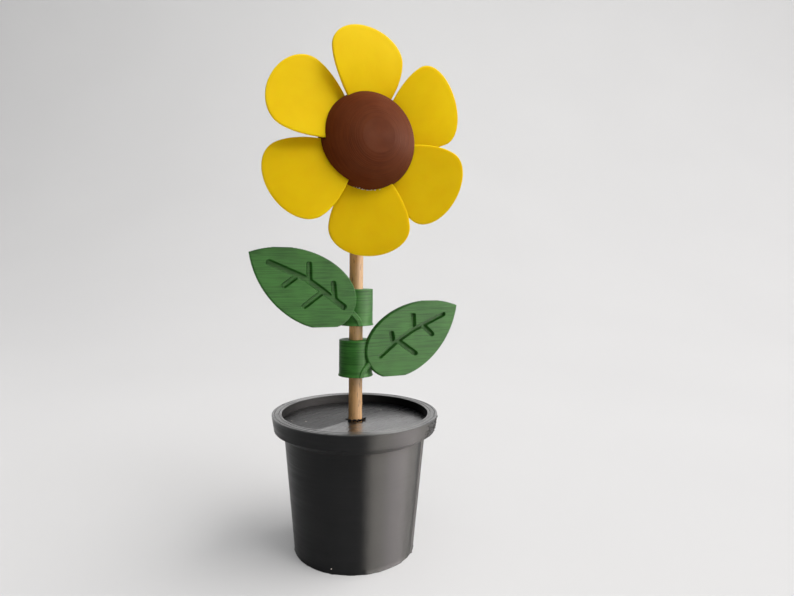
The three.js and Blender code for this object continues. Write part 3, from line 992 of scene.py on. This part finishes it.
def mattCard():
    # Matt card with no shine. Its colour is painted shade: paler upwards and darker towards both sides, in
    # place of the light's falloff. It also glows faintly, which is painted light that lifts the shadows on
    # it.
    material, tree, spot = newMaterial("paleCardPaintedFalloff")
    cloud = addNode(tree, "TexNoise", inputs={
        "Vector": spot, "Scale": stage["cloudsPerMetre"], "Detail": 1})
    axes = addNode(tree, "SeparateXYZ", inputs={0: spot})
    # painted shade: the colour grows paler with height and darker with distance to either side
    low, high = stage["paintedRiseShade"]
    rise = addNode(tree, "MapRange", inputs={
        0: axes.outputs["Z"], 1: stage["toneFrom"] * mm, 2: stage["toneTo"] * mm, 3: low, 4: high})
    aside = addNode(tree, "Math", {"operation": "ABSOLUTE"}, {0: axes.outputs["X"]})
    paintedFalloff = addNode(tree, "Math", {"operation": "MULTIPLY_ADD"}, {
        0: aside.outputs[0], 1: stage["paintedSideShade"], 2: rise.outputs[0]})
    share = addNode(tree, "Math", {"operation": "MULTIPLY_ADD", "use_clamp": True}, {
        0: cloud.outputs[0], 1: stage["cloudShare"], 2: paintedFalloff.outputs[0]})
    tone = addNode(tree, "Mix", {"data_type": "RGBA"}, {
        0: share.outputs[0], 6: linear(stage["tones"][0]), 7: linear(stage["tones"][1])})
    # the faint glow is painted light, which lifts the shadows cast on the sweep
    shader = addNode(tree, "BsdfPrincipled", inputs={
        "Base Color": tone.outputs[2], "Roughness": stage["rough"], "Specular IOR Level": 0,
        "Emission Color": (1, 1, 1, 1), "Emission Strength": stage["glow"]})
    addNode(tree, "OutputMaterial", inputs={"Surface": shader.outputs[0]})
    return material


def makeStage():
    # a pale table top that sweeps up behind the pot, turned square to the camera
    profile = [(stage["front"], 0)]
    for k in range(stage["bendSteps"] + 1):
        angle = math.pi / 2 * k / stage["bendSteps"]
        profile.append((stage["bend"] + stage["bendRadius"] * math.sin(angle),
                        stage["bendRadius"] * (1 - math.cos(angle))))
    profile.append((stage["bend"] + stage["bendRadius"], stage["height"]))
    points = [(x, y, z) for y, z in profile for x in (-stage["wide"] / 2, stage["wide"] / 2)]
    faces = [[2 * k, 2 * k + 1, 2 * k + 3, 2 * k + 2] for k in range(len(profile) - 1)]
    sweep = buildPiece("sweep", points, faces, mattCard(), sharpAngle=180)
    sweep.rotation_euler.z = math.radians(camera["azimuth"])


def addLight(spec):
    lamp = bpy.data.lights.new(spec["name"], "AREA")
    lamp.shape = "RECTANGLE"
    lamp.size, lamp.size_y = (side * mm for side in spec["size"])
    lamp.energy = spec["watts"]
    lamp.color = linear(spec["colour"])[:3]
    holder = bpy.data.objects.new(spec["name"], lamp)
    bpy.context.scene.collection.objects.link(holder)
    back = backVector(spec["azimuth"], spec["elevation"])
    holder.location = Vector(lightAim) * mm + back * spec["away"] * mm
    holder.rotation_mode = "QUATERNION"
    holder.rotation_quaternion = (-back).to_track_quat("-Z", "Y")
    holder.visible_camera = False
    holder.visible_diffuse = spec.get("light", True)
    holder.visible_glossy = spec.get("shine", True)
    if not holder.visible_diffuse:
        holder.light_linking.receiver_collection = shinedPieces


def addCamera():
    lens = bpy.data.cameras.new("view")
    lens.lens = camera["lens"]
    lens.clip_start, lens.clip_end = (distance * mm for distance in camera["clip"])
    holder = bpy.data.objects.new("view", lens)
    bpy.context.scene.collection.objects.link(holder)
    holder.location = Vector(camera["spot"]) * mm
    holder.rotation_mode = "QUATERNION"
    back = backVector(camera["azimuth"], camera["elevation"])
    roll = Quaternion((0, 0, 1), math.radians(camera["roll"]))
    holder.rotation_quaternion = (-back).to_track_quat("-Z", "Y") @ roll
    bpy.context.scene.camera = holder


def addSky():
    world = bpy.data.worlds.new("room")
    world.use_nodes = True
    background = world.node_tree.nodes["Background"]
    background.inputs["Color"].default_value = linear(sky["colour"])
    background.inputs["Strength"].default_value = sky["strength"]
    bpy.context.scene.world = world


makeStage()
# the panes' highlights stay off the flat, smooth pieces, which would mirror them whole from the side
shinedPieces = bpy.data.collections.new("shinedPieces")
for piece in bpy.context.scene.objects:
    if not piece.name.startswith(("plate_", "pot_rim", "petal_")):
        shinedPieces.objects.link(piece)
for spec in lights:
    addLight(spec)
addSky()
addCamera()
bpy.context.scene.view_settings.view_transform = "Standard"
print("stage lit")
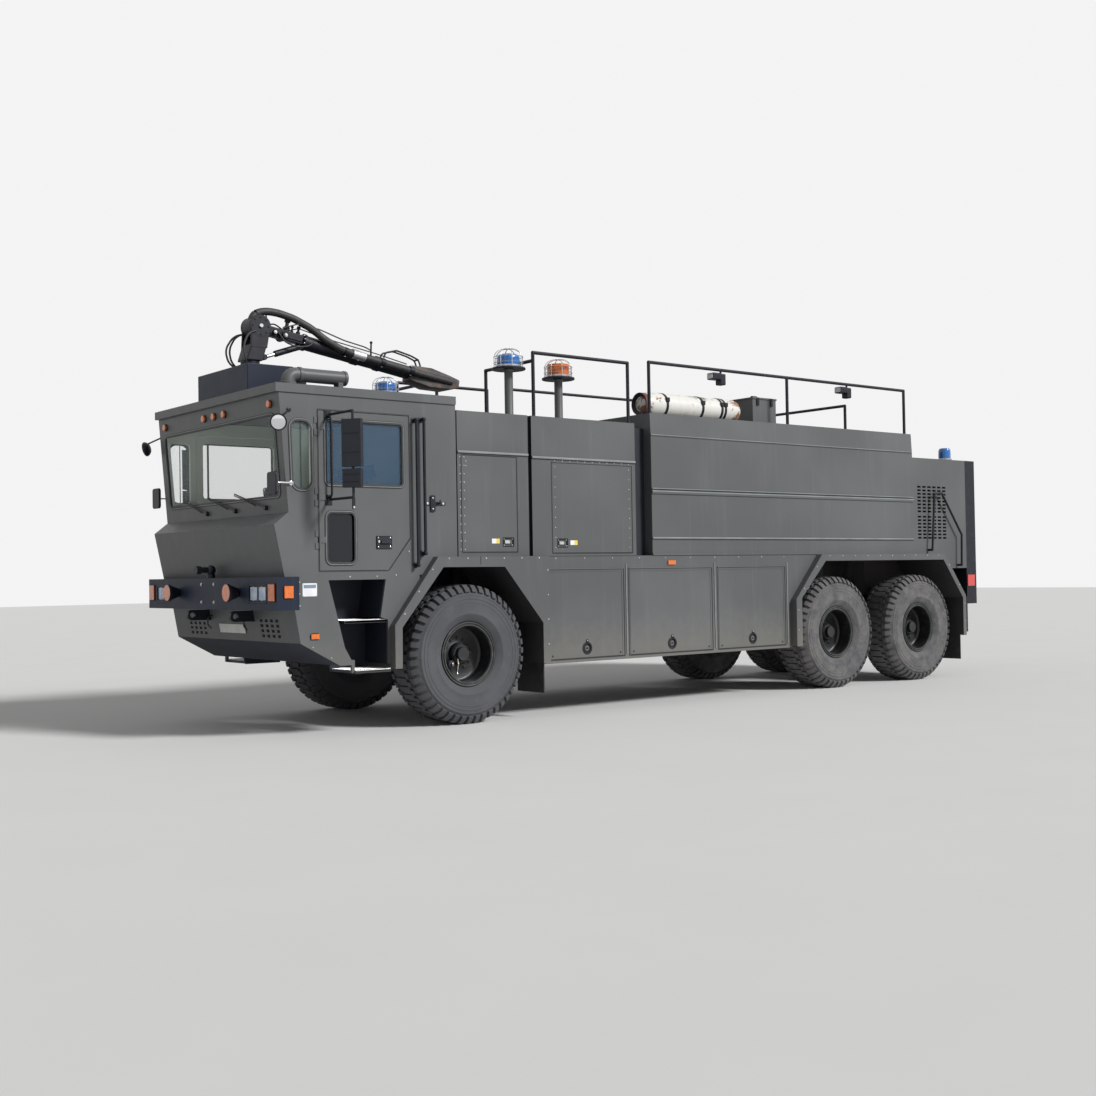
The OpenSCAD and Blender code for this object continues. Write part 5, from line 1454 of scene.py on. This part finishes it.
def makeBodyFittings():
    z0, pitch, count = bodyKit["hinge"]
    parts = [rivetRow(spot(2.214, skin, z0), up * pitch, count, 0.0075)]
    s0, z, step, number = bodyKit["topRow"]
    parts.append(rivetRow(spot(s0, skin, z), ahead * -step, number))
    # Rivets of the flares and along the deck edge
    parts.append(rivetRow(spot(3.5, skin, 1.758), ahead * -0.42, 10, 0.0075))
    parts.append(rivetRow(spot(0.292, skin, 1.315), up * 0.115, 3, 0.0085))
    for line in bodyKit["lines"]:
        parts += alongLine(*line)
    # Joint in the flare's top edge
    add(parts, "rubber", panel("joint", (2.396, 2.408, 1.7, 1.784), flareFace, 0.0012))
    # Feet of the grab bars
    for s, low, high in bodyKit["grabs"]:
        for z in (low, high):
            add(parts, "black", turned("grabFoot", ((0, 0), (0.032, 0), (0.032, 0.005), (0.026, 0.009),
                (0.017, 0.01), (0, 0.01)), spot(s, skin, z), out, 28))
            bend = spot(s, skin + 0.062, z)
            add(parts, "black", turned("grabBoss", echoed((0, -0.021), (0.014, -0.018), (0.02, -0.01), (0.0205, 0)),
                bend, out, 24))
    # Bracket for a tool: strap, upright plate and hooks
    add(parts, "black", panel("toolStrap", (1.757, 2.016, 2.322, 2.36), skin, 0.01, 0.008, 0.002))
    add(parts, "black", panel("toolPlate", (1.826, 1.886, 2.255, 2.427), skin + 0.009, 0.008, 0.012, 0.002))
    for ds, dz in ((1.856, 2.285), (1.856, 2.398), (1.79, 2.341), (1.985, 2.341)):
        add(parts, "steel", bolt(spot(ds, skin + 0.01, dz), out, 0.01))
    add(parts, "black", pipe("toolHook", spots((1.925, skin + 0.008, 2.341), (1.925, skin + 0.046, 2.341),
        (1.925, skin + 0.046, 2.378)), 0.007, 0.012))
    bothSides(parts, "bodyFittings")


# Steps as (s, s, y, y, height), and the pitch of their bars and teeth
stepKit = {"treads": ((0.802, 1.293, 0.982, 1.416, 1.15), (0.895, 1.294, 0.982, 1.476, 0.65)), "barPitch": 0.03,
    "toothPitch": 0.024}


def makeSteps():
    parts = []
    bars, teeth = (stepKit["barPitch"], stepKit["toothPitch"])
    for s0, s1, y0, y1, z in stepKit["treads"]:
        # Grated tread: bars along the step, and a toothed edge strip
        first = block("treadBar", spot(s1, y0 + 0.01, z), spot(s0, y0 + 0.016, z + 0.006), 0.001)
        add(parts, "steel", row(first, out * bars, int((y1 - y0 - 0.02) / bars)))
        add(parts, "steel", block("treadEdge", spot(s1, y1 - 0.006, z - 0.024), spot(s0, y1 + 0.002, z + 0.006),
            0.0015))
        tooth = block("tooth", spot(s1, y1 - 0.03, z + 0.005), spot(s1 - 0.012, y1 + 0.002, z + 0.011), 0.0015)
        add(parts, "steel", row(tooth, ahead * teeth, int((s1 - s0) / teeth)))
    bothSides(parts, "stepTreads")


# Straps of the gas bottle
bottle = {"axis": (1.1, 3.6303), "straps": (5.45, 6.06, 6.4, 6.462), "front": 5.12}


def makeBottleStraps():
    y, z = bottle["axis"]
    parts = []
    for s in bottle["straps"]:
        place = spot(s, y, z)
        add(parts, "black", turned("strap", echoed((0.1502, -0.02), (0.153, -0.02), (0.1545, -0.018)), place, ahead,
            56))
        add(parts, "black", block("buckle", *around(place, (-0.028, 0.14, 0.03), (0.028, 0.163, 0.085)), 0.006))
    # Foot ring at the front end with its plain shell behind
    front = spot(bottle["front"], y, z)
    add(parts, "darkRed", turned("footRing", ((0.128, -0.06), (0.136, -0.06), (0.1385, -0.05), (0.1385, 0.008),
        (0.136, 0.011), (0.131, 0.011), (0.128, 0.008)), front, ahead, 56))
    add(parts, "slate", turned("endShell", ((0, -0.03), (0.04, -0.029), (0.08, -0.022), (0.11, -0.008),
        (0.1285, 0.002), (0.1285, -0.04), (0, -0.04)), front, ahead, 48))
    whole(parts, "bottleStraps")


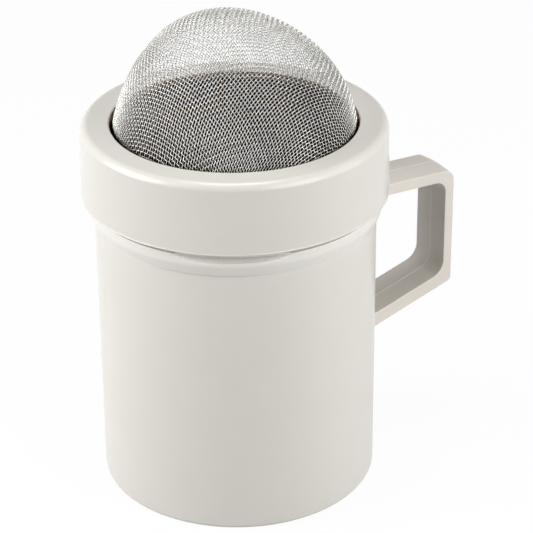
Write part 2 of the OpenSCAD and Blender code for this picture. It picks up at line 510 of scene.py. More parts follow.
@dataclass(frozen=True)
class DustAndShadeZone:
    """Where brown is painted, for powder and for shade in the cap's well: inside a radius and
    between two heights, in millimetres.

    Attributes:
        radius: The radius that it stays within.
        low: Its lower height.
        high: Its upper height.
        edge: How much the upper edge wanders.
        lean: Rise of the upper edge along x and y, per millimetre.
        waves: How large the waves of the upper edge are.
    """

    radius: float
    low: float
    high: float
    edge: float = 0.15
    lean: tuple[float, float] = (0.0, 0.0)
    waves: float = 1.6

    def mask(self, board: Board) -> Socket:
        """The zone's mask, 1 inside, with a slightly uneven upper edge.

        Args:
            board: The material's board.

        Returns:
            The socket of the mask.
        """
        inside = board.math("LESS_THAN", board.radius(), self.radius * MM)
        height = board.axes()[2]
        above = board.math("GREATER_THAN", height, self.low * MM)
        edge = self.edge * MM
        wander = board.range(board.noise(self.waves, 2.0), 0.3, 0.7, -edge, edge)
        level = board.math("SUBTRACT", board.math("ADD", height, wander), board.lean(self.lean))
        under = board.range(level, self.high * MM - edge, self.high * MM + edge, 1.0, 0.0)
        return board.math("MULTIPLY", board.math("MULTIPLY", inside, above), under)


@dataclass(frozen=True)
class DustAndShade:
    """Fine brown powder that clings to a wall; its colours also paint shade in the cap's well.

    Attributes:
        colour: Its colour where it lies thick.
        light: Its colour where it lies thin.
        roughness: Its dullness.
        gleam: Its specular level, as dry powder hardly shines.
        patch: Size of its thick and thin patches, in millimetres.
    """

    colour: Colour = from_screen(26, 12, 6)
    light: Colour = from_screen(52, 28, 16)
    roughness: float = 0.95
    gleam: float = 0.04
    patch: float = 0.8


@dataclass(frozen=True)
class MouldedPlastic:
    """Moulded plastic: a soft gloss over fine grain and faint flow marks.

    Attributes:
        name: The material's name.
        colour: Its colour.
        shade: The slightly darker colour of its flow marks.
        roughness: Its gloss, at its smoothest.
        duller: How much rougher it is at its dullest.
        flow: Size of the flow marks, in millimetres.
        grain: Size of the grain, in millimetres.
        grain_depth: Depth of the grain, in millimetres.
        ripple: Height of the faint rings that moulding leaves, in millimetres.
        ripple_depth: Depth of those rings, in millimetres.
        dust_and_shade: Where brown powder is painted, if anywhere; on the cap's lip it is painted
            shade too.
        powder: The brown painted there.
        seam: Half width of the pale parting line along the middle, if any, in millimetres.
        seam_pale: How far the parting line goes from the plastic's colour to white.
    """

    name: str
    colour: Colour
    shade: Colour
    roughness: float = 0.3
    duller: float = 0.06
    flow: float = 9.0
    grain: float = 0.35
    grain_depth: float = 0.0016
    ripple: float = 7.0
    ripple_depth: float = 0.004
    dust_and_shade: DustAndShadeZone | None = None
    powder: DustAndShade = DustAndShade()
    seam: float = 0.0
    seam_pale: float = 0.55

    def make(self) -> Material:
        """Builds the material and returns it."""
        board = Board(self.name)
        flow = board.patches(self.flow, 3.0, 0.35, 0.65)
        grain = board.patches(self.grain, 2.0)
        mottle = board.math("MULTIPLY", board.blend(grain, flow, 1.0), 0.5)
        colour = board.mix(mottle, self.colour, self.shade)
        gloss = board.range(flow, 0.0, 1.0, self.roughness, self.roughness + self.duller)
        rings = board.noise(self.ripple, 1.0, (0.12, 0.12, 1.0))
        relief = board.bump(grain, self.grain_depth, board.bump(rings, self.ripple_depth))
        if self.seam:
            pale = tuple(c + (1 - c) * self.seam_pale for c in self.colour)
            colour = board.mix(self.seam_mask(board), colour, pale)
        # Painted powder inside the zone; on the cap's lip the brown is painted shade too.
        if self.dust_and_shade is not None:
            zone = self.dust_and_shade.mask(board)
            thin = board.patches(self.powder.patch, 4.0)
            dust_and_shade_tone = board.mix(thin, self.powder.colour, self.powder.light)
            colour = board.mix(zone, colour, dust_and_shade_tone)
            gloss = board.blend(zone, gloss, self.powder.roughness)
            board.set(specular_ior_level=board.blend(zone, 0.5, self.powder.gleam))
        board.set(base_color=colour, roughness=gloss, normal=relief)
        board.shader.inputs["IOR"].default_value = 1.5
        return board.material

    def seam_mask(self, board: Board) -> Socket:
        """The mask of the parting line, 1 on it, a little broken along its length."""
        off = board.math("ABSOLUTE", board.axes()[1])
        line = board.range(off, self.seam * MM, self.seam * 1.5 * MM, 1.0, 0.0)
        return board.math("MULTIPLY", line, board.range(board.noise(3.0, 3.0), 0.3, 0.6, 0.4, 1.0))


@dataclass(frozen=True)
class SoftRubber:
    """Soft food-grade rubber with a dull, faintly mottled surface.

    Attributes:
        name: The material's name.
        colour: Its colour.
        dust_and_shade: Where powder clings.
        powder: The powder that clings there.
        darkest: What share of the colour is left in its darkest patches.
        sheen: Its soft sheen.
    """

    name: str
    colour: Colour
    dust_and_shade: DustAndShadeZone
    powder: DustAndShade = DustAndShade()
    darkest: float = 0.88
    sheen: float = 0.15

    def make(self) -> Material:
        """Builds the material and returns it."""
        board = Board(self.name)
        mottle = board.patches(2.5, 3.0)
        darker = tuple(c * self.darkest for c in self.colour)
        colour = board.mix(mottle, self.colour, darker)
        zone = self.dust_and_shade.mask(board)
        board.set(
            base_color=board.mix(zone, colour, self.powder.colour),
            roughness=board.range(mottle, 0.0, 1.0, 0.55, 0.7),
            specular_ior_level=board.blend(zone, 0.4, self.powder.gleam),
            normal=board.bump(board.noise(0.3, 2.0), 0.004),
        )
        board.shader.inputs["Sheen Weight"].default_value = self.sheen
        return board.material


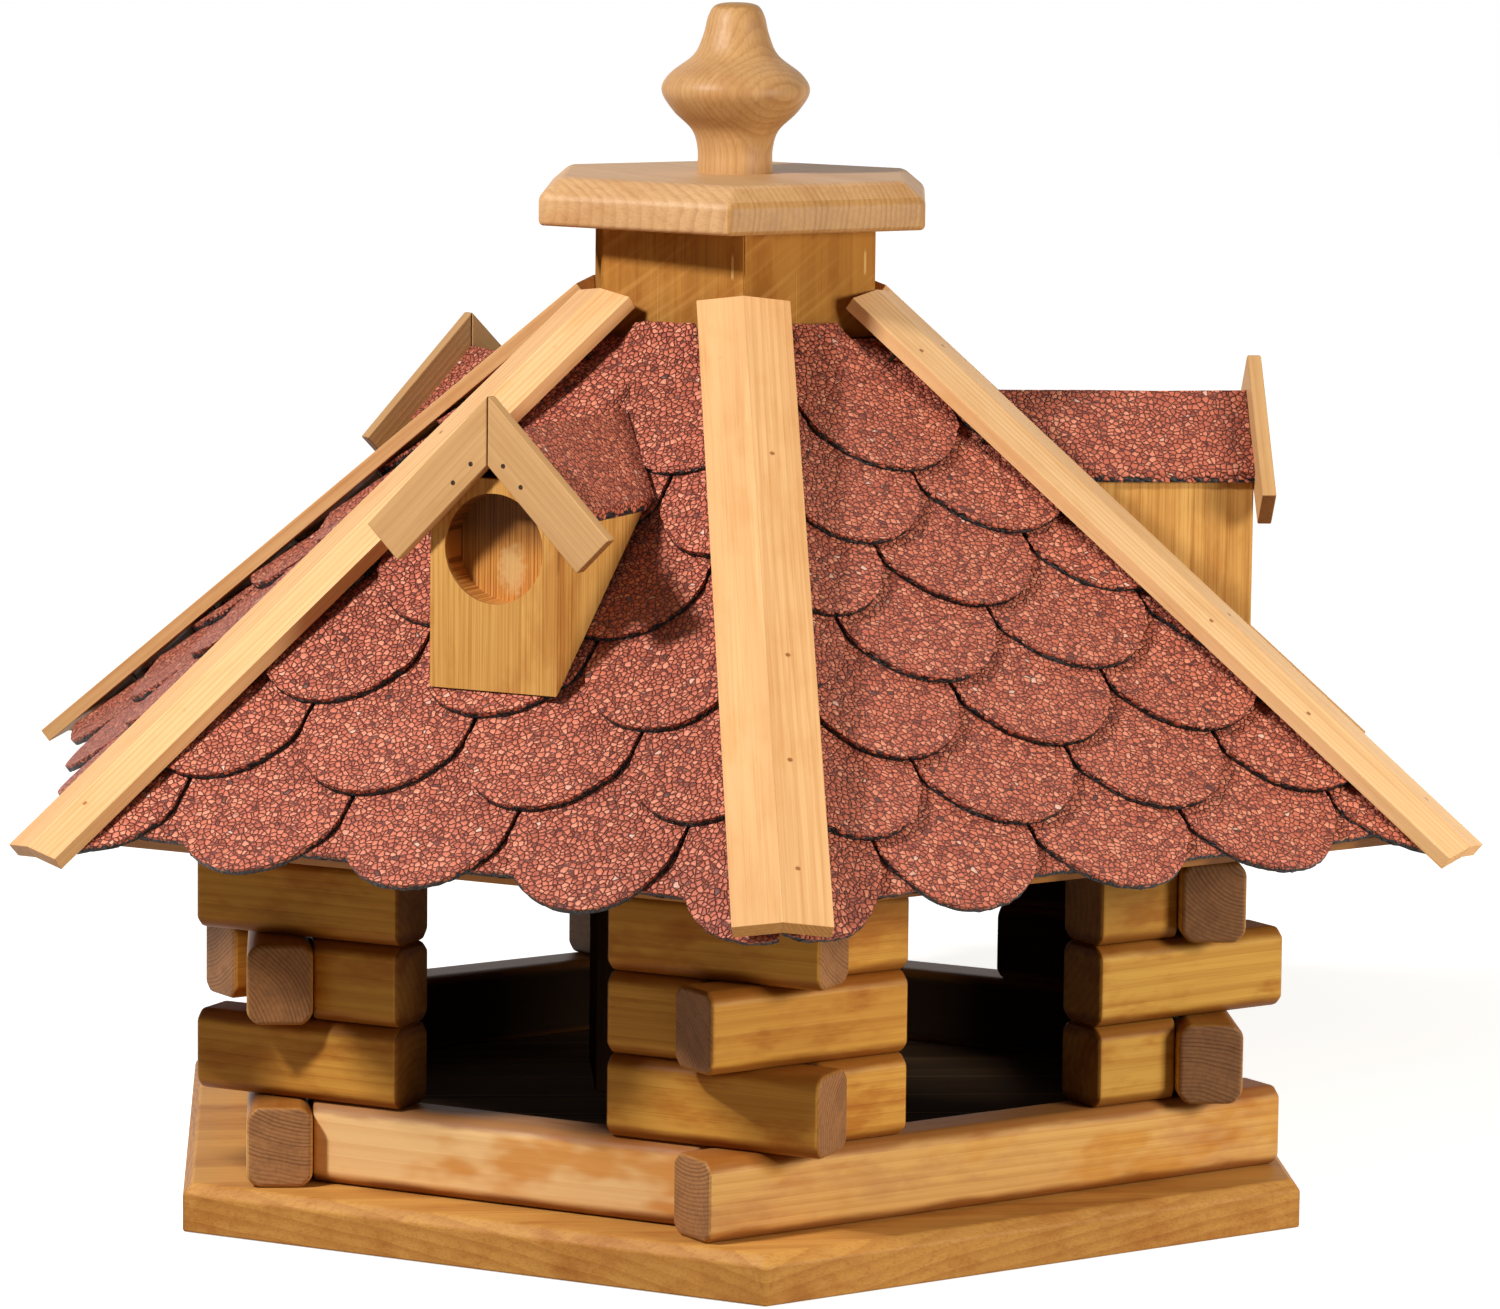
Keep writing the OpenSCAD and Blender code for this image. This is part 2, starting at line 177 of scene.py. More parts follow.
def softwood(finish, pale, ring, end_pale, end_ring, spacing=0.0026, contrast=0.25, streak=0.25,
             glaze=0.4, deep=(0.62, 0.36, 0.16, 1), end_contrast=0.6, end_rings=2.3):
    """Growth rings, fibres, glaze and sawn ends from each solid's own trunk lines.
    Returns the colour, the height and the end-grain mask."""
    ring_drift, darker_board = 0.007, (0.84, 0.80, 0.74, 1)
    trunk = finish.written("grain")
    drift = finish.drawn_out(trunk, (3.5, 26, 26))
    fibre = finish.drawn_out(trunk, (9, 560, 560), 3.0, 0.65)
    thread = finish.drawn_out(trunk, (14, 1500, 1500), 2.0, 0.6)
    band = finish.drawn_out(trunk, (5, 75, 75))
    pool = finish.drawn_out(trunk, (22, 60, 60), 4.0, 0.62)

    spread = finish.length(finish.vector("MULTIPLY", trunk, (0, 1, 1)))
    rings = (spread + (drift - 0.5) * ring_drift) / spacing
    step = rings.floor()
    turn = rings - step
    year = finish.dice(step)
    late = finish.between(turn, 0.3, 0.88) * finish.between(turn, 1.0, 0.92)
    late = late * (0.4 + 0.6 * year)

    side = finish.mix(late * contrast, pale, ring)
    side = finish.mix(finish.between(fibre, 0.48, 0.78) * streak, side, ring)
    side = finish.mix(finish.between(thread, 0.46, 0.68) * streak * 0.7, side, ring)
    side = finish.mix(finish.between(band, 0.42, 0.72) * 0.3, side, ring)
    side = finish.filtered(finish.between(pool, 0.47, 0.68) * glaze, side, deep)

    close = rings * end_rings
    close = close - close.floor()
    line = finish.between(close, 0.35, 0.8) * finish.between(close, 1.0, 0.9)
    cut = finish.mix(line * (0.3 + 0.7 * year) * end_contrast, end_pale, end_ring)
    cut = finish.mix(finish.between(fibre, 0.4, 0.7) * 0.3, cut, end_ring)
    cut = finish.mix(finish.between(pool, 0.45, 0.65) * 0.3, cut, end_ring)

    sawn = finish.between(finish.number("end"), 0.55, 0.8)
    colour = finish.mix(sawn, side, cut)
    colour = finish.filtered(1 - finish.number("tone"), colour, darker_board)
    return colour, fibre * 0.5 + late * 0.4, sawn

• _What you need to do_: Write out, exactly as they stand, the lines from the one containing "Write part 2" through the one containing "board: The material's board.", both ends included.

• _Solution to the problem_:
Write part 2 of the OpenSCAD and Blender code for this picture. It picks up at line 510 of scene.py. More parts follow.
@dataclass(frozen=True)
class DustAndShadeZone:
    """Where brown is painted, for powder and for shade in the cap's well: inside a radius and
    between two heights, in millimetres.

    Attributes:
        radius: The radius that it stays within.
        low: Its lower height.
        high: Its upper height.
        edge: How much the upper edge wanders.
        lean: Rise of the upper edge along x and y, per millimetre.
        waves: How large the waves of the upper edge are.
    """

    radius: float
    low: float
    high: float
    edge: float = 0.15
    lean: tuple[float, float] = (0.0, 0.0)
    waves: float = 1.6

    def mask(self, board: Board) -> Socket:
        """The zone's mask, 1 inside, with a slightly uneven upper edge.

        Args:
            board: The material's board.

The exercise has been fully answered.